The problem: Identify every line containing the word "from" and reproduce each one.

Recorded information:

-*-

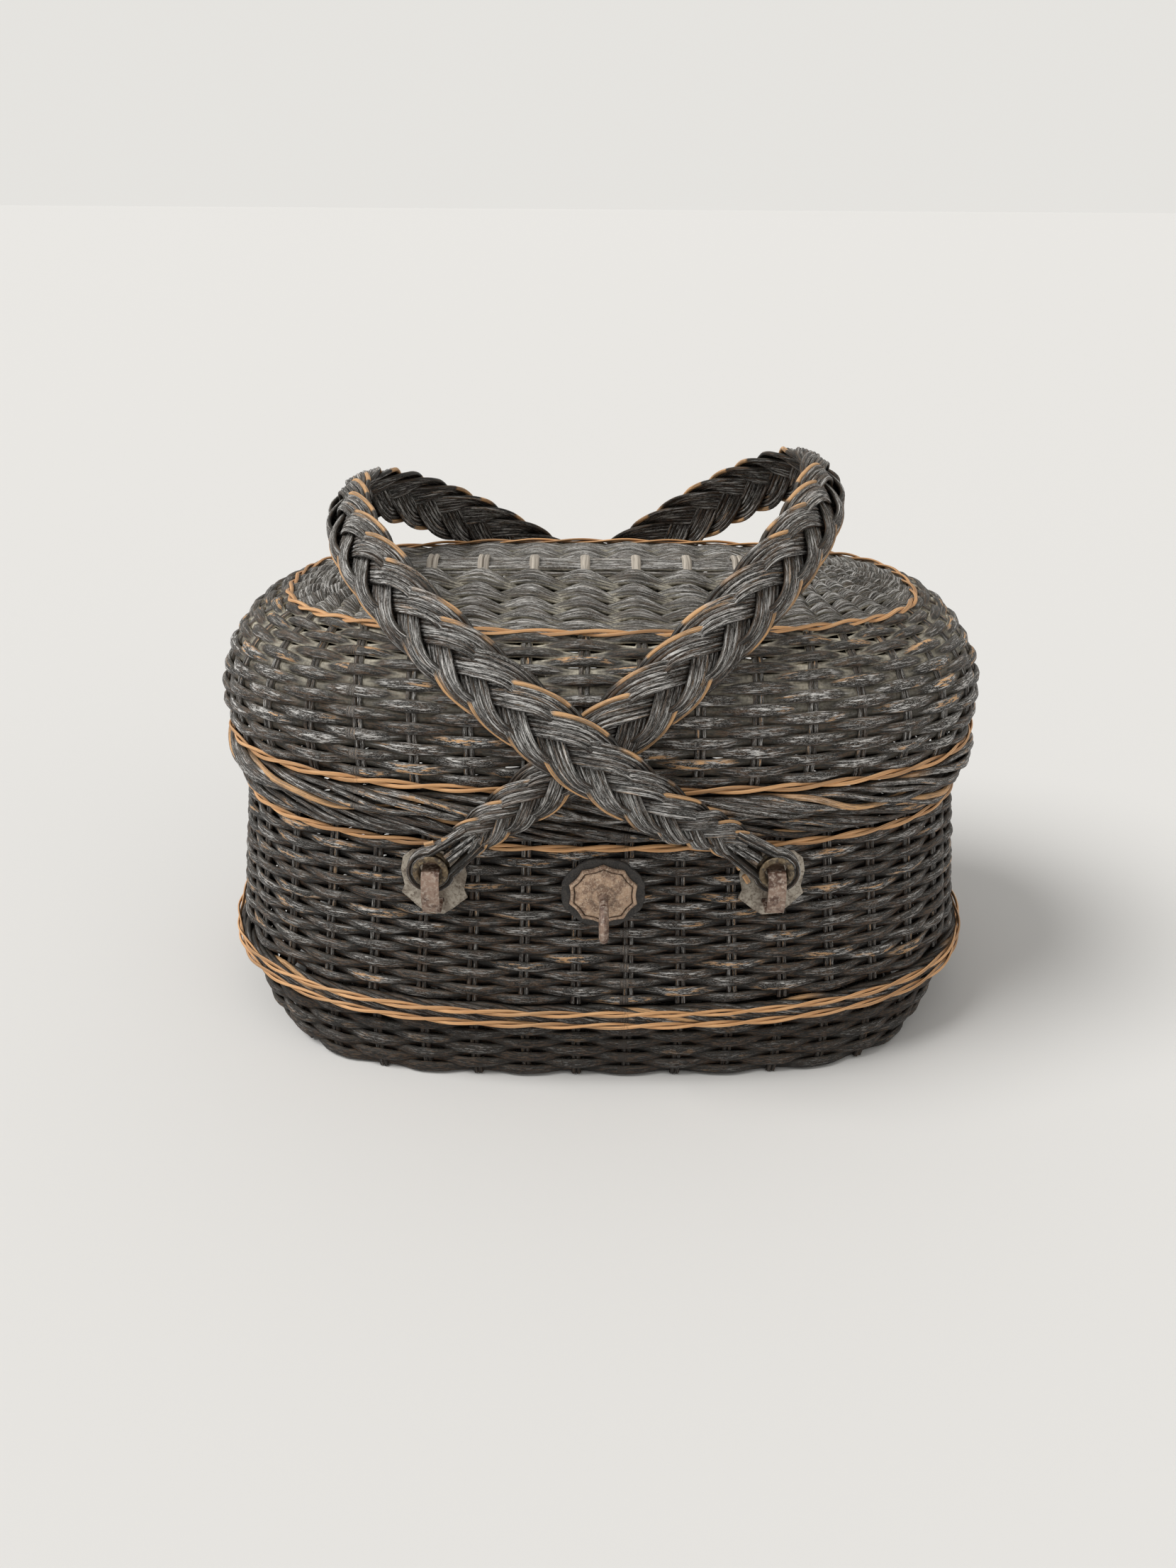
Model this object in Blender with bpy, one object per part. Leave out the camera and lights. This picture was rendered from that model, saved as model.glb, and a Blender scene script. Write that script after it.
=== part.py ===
"""A lidded wicker market basket with two plaited handles, in metres, +Z up.

The origin is under the middle of the foot, +X to the right and +Y to the back.
Every woven ring is an offset of one rounded plan, so one set of sizes drives them all.
"""

import math

import bpy
import bmesh
import numpy as np
from mathutils import Vector

MM = 0.001

# Plan and heights of the woven shell: half-widths along X, heights above the ground.
PLAN_POWER = 2.6
FOOT_POWER = 3.8
BODY_STAKES = 42
WIDTH_LESS_DEPTH = 62.7 * MM
SEAT = 0.3 * MM
FACET_SAG = 0.25 * MM
OVERRUN = 2 * MM
WALL_THICK = 4.5 * MM
WALL_LOW_HALF = 170 * MM
WALL_LEAN = 9.5 * MM
WALL_HIGH_HALF = WALL_LOW_HALF - WALL_LEAN
BAND_PROUD = 3 * MM
BAND_HALF = WALL_LOW_HALF + BAND_PROUD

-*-

Solution to the problem:
Model this object in Blender with bpy, one object per part. Leave out the camera and lights. This picture was rendered from that model, saved as model.glb, and a Blender scene script. Write that script after it.
from mathutils import Vector